Vermont must build future renewable power sources on a scale that fits with the character of Vermont towns, Governor Peter Shumlin said last week. Developers shouldn’t burden small towns with large energy projects, he said. Instead, smaller-scale production sources will ensure Vermonters profit most from the state’s renewable energy push, he said. Shumlin delivered his comments the day after Green Mountain Power released a map showing certain regions of the state produce renewable energy at a rate disproportionate to what they consume.
“I continue to believe that building out small renewable projects in Vermont, where you can use it on a local grid, is going to bring us a bright, affordable renewable energy policy that’s going to serve Vermonters well – serve our pocket books, serve jobs and serve the climate future that we’re facing,” Shumlin said at a news conference..
“My own view is, let’s have projects that get it in on rooftops, that get it in brownfields, build it out in smaller areas where communities through local generation can take advantage of that power – that’s the best outcome for Vermont,” he said.
Market forces alone are hoped to encourage future renewable energy development on a scale proportionate to the towns they serve, state officials say. But policy makers are also seeking to create siting regulations with the same outcome in mind.
This may come as a relief to some, as local officials in parts of the state have worried that they’re carrying more than their fair share of the burden of renewable sites.
“By my last calculation, from renewable energy, we produce currently over 13 times our electrical usage for the town,” New Haven select board member Doug Tolles said last month. “And if the ones that are proposed are actually constructed, New Haven would be producing approximately 23 times what it’s using. We’re clearly doing our share, and more.
“Between the lack of trees, the flatness and the access to power, especially, we are attractive to solar developers,” Tolles said. “Most of these solar developers absolutely do not care about where they put their solar, and they do not care in any way about how it affects the town or the looks of the town.”
Addison County and surrounding areas produce more renewable energy, in comparison to their energy demands, than other parts of the state, according to an energy-distribution map Green Mountain Power released Monday.
The map is available to the public and will be updated weekly, company representatives said.
It shows that, under current conditions, the grid, in certain areas of Vermont have already reached capacity for renewable energy production.
New developments are likely to occur closer to areas that need them most, according to Asa Hopkins, the Public Service Department’s planning and energy resources division director.
“It’s a relationship between supply and demand,” he said.
Developing solar sites in Addison County may have been relatively cheap, compared with other parts of the state, as a result of its topography, weather, land values or other factors, Hopkins said.
Had this development occurred where power demands are high – surrounding Burlington, for example – the same grid infrastructure would have had greater capacity.
Grid capacity, in other words, isn’t a fixed volume of electricity, but rather a relationship between how much power is produced and how much is consumed, he said.
Now that certain areas have reached the threshold set by how much they produce and consume, the cost of further development in those areas will increase, he said.

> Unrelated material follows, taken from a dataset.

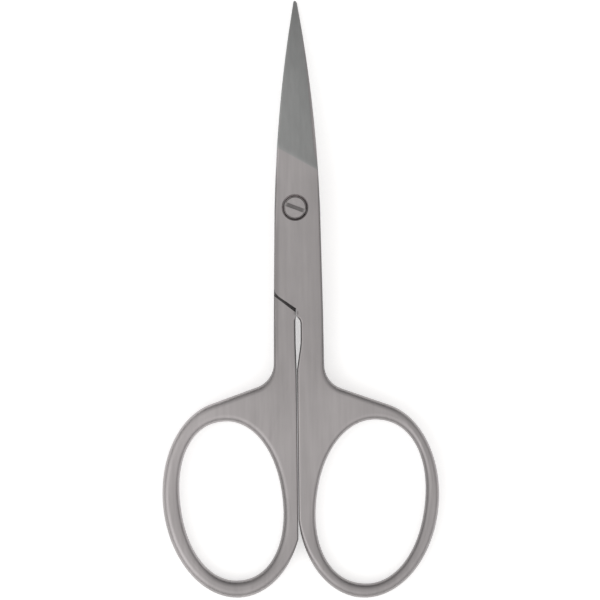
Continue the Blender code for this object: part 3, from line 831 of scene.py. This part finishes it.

This is largely because developers must pay for new infrastructure to distribute energy they produce, according to Kristin Carlson, the spokeswoman for Green Mountain Power.

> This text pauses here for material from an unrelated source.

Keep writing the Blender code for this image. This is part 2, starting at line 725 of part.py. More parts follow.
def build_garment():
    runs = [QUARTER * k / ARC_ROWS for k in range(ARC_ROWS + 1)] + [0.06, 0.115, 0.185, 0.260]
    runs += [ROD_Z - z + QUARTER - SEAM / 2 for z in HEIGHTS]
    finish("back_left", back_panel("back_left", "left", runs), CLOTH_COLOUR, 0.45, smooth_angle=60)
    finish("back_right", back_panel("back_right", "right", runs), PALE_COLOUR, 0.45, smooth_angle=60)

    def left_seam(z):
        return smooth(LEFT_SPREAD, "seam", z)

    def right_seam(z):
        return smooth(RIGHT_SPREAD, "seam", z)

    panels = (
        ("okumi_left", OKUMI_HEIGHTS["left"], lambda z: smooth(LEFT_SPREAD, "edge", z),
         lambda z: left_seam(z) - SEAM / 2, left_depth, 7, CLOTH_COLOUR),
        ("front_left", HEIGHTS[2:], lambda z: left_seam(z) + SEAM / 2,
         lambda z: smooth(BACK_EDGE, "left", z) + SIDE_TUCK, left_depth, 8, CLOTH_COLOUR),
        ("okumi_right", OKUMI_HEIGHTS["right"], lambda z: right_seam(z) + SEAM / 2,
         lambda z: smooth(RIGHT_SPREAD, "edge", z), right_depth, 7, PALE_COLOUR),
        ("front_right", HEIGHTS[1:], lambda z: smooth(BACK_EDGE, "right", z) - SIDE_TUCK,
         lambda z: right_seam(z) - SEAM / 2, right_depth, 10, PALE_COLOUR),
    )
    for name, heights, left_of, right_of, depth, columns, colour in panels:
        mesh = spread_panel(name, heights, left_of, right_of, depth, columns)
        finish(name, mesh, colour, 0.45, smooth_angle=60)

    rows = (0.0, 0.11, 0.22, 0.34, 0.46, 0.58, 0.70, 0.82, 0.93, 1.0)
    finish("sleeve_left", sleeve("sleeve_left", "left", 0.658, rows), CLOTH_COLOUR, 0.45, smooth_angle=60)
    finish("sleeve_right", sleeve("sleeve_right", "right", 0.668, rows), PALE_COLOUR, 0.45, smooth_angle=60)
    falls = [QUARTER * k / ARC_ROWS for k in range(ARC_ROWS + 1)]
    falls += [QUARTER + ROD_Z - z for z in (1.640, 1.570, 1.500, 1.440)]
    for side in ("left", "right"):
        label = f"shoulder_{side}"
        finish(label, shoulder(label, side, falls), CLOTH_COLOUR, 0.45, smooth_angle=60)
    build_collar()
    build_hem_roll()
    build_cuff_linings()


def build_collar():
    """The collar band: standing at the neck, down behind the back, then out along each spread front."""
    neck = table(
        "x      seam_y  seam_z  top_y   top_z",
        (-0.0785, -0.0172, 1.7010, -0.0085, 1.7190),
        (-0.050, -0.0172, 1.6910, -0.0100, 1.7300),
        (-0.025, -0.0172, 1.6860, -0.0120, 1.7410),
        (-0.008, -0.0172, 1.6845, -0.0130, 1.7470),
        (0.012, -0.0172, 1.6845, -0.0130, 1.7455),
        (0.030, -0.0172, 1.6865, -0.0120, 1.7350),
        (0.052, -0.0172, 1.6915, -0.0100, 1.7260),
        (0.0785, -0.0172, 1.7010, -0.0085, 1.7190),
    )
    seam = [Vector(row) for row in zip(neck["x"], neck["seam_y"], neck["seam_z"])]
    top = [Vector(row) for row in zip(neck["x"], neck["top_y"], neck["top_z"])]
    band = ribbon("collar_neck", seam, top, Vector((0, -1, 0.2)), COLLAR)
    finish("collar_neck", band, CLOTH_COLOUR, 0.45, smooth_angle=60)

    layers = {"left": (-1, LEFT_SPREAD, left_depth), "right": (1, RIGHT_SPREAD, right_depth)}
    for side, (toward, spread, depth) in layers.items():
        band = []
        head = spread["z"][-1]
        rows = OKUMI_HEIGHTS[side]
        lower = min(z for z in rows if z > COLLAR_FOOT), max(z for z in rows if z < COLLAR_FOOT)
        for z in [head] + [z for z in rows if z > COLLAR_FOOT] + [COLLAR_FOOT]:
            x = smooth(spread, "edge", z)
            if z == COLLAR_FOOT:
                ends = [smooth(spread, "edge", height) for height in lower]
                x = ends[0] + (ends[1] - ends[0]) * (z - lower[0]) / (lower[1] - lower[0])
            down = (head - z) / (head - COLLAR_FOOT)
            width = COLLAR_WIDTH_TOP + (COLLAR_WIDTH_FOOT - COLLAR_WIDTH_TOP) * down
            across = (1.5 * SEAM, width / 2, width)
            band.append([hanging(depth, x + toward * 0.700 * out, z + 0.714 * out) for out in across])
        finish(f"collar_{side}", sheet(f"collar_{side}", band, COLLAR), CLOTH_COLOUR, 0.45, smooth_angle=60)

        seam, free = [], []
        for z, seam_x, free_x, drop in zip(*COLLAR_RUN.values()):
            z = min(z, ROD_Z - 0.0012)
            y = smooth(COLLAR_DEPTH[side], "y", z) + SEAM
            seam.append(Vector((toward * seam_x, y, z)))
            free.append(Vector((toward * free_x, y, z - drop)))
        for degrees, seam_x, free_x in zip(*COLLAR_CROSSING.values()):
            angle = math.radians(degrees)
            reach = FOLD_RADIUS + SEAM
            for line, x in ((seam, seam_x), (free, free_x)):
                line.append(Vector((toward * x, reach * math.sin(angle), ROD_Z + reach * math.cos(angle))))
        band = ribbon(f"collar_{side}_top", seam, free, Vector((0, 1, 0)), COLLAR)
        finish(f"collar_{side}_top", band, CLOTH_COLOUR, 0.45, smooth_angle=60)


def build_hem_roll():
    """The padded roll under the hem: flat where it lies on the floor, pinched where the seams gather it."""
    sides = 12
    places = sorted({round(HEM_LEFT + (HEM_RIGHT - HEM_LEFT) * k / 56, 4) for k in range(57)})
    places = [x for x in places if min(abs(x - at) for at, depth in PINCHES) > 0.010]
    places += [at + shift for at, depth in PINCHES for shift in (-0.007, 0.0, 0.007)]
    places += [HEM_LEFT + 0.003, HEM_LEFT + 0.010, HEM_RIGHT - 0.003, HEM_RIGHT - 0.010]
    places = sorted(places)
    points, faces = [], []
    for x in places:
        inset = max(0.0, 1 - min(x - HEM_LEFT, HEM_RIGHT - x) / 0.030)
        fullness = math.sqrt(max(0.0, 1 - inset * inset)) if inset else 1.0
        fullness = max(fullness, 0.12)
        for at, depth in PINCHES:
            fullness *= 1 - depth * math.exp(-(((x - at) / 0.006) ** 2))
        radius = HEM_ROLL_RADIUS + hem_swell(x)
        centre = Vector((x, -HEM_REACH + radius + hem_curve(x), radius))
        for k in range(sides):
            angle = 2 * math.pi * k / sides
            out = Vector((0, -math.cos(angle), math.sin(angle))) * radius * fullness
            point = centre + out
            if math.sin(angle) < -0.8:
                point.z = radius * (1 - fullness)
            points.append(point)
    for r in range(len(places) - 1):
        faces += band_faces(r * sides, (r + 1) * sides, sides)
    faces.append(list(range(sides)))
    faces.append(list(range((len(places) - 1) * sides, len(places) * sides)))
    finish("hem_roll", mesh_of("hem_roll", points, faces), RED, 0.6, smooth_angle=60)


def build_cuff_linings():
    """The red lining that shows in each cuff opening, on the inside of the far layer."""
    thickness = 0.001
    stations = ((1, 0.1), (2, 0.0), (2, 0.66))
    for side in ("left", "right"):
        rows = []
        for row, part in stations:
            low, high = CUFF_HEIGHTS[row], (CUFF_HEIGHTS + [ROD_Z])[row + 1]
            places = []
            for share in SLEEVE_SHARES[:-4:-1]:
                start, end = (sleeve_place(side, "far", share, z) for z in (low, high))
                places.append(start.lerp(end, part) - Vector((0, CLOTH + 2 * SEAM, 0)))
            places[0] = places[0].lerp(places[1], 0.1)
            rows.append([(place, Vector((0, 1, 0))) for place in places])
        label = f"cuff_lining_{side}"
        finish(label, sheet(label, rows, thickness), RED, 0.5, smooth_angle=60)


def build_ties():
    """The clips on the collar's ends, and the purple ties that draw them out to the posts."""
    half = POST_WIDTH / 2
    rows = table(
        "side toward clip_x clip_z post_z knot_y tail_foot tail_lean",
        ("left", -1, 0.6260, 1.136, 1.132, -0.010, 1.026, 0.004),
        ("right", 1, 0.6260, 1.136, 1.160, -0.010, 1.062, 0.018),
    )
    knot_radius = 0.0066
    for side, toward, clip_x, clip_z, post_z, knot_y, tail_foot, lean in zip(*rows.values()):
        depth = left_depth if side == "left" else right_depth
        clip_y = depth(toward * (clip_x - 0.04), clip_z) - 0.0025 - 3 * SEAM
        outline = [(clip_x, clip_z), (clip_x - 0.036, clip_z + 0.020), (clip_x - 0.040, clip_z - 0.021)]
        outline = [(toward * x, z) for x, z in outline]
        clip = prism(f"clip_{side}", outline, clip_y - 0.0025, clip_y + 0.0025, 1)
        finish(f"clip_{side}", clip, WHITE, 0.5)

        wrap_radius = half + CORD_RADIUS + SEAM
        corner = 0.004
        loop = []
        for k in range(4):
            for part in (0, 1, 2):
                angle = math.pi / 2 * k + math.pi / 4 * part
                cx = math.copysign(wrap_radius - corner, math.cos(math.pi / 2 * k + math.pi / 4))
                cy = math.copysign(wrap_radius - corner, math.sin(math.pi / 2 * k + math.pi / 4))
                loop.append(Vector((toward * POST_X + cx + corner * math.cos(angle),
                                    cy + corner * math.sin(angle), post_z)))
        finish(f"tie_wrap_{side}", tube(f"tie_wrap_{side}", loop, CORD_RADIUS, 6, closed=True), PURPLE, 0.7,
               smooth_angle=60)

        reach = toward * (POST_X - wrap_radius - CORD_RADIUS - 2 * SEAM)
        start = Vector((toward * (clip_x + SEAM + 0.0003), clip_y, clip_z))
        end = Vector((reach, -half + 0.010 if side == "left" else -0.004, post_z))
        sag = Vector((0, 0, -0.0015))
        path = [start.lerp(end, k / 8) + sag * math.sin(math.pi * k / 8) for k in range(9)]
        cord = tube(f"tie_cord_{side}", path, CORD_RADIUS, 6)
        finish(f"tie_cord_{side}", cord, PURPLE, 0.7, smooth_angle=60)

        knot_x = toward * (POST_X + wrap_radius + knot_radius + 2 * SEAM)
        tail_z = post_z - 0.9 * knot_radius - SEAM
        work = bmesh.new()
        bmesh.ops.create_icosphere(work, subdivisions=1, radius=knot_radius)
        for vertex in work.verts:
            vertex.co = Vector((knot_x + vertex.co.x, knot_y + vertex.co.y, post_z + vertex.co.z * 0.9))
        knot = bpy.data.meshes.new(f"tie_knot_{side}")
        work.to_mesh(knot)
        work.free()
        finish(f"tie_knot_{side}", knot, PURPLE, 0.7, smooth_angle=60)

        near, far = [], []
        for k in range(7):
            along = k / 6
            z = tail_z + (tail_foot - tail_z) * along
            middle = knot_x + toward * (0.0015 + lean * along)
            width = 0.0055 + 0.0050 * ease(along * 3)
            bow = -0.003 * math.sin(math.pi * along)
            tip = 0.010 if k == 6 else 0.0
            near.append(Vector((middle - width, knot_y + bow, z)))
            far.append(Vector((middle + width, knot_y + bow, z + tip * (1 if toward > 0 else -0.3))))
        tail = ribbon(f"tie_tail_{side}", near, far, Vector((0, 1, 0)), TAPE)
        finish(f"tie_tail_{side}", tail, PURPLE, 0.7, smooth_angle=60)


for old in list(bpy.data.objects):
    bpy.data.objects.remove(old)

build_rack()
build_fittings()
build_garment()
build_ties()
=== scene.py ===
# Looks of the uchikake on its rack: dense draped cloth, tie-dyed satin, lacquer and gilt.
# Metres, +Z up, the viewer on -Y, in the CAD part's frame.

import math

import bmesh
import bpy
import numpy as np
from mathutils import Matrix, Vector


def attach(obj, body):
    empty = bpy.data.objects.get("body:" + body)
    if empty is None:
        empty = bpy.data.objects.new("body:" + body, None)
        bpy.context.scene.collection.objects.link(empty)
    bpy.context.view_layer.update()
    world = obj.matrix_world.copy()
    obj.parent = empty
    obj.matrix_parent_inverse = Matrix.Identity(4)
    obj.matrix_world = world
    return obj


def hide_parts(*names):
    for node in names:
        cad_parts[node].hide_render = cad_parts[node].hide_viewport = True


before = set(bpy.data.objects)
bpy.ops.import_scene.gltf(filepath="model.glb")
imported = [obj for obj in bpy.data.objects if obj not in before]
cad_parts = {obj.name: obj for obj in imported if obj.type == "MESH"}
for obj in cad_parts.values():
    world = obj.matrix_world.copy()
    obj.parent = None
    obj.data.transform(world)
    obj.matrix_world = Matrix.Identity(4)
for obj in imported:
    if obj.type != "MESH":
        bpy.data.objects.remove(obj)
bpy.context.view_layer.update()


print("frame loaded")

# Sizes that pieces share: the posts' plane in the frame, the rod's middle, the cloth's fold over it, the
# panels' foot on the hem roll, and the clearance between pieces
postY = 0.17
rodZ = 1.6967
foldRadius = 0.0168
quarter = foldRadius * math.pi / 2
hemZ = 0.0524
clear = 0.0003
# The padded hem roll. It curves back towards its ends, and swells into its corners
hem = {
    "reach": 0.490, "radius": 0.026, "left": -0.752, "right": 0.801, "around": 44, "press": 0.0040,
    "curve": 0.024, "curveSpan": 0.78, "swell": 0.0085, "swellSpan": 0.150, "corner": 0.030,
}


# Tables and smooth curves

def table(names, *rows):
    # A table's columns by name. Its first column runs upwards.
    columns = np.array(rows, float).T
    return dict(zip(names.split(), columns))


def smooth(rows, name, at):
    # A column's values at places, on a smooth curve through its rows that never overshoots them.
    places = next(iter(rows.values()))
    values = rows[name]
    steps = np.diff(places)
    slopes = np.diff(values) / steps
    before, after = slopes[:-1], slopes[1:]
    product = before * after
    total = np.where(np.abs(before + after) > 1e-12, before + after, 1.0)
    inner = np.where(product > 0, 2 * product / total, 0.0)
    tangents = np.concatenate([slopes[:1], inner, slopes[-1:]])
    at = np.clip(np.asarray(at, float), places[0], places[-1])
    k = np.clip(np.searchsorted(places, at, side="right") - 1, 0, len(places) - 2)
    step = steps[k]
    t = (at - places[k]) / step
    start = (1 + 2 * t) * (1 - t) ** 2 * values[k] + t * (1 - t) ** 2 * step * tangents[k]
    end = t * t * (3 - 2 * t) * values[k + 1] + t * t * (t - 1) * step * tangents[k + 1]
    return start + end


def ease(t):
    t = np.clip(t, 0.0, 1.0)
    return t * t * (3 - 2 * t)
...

This is one purpose of the map, she said – “to communicate to businesses that are building solar … where in the grid might be really helpful to build solar and where might be more costly.”
The Public Service Department will further refine this information using a recent grant from the US Department of Energy, Hopkins said.

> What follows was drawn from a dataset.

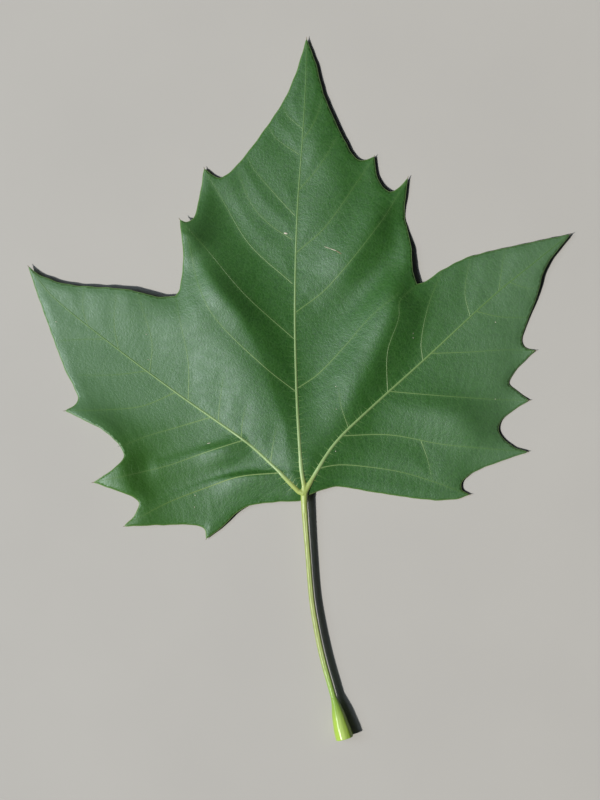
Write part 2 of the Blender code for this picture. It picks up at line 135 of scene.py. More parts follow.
# Side veins: the width where each leaves its main vein, and its path.
SIDE_VEINS = (
    # the midrib's left side
    (0.55, ((-3.2, 33.3), (-13.2, 41.2), (-29.8, 57.7), (-35.5, 69.7), (-38.2, 82.0), (-40.6, 89.0))),
    (0.52, ((-3.6, 50.7), (-19.8, 65.3), (-33.2, 81.2), (-41.0, 89.8))),
    (0.50, ((-4.0, 69.0), (-18.2, 82.0), (-26.9, 96.2), (-33.0, 106.6))),
    (0.30, ((-4.2, 83.7), (-11.5, 88.7), (-17.5, 95.3), (-22.0, 105.5))),
    (0.36, ((-3.2, 91.7), (-8.2, 97.0), (-16.5, 106.7), (-19.0, 111.0))),
    (0.30, ((-1.9, 112.0), (-9.0, 117.0), (-12.0, 121.0))),
    (0.24, ((-0.4, 120.3), (-5.7, 125.0), (-7.0, 128.0))),
    # its right side
    (0.52, ((-2.5, 34.1), (4.3, 38.7), (13.1, 47.8), (22.0, 58.0), (31.0, 65.5))),
    (0.52, ((-3.0, 59.4), (7.7, 67.8), (24.8, 88.7), (33.8, 103.2))),
    (0.38, ((-2.6, 79.4), (6.8, 87.7), (19.2, 105.3), (22.8, 110.4))),
    (0.30, ((-2.0, 100.0), (4.5, 107.5), (10.8, 117.5))),
    (0.26, ((-0.5, 117.0), (3.2, 122.5), (5.8, 130.0))),
    # the left main vein's lower side
    (0.60, ((-8.0, 6.2), (-21.5, 4.9), (-31.5, 1.6), (-46.5, -4.3), (-58.9, -11.1))),
    (0.58, ((-20.2, 17.0), (-33.2, 12.8), (-44.8, 8.7), (-53.2, 6.6), (-69.0, 3.2))),
    (0.48, ((-31.1, 24.6), (-43.2, 21.0), (-51.5, 18.6), (-60.2, 15.3), (-61.8, 15.0))),
    (0.42, ((-42.8, 32.9), (-54.0, 28.3), (-67.3, 27.0), (-78.6, 26.8))),
    (0.28, ((-52.2, 40.0), (-63.2, 38.7), (-75.0, 38.6))),
    (0.24, ((-66.5, 50.6), (-74.0, 50.5), (-81.8, 50.0))),
    # its upper side
    (0.30, ((-11.2, 9.4), (-10.6, 14.5), (-9.4, 21.0))),
    (0.30, ((-20.8, 17.5), (-20.7, 22.0), (-19.6, 28.0))),
    (0.34, ((-28.6, 23.0), (-28.2, 28.7), (-26.9, 38.0))),
    (0.42, ((-38.6, 30.0), (-38.6, 42.8), (-41.5, 57.8), (-42.5, 63.5))),
    (0.32, ((-51.5, 39.6), (-50.7, 49.5), (-54.0, 61.2), (-55.5, 66.0))),
    (0.26, ((-61.9, 47.4), (-63.2, 55.3), (-62.5, 66.0))),
    (0.22, ((-72.0, 55.1), (-73.6, 60.5), (-73.2, 67.6))),
    # the right main vein's lower side
    (0.46, ((4.6, 7.8), (11.8, 8.8), (21.8, 8.0), (32.7, 6.2), (44.5, 2.6), (53.8, -0.9))),
    (0.50, ((12.2, 18.5), (28.5, 18.7), (45.2, 15.7), (56.8, 14.5), (73.4, 13.1))),
    (0.28, ((38.8, 16.7), (41.0, 10.3), (42.4, 3.6))),
    (0.44, ((28.1, 33.2), (41.8, 32.0), (63.5, 30.5), (74.0, 30.2))),
    (0.34, ((42.1, 45.8), (55.2, 46.3), (66.8, 47.0), (76.2, 46.7))),
    (0.28, ((57.2, 59.8), (65.0, 58.0), (74.6, 57.7))),
    (0.22, ((68.0, 69.6), (73.5, 67.6), (78.0, 67.6))),
    # its upper side
    (0.28, ((14.6, 21.0), (12.2, 28.0), (11.2, 34.0))),
    (0.44, ((27.6, 32.7), (27.5, 46.2), (31.2, 57.5), (31.6, 63.0), (36.6, 68.0))),
    (0.40, ((39.4, 43.4), (38.8, 49.5), (41.0, 61.0), (45.4, 72.8))),
    (0.34, ((55.2, 57.9), (53.4, 66.0), (55.0, 77.4))),
    (0.26, ((64.6, 66.5), (65.6, 74.0), (66.6, 80.2))),
)
SIDE_VEIN_TIP = 0.30  # a side vein's width at its tip, as a share of its width at its start
SIDE_VEIN_PROUD = 0.07
SIDE_VEIN_FLARE = 0.35  # how much wider a side vein is where it leaves its main vein
SIDE_VEIN_FLARE_LENGTH = 1.6
SIDE_VEIN_PALENESS = (0.18, 0.68)  # far from the hub, and how much is added near it
SIDE_VEIN_PALE_REACH = 42.0
FINE_SIDES = 8  # of a side vein, and of the rim, the hard points and the flecks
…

This and other technological developments are meant to discourage renewable energy projects that generate too much power for nearby residents, he said.
As the ability to plot capacity improves, Hopkins said, so, too, will his agency’s ability to ensure future development on a scale appropriate to location.
A state siting task force is also looking at ways to scale energy projects in proportion to local requirements, he said.
Locally sized projects will save ratepayers money that would have otherwise been needed to upgrade the state’s power grid, Shumlin said. They’ll also hinder large out-of-state developers from profiting, to the exclusion of smaller in-state firms, from the state’s push for more renewable energy, he said.
Carlson said Green Mountain Power, which provides power to 73 percent of Vermont residents, isn’t planning to expand capacity in areas where the grid is already approaching its limits.
“What we’re focused on is a grid of the future, that supports locally grown power,” Carlson said.
“We don’t want to double down,” she said, on existing power distribution schemes by merely upgrading what exists already.
“We definitely see a completely new energy future,” she said, “where poles and wires are a backup,” and where homes and businesses primarily generate their own power.
A partnership with electric car manufacturer Tesla shows Green Mountain Power’s commitment to that effort, Carlson said.
The California-based company has devised new batteries that store enough power to serve the energy needs of an entire home.
This partnership will allow Green Mountain Power customers to store energy at their homes, relieving them of dependence on the conventional power sources in use today.
“We’re moving toward a future where people can be off the grid,” she said.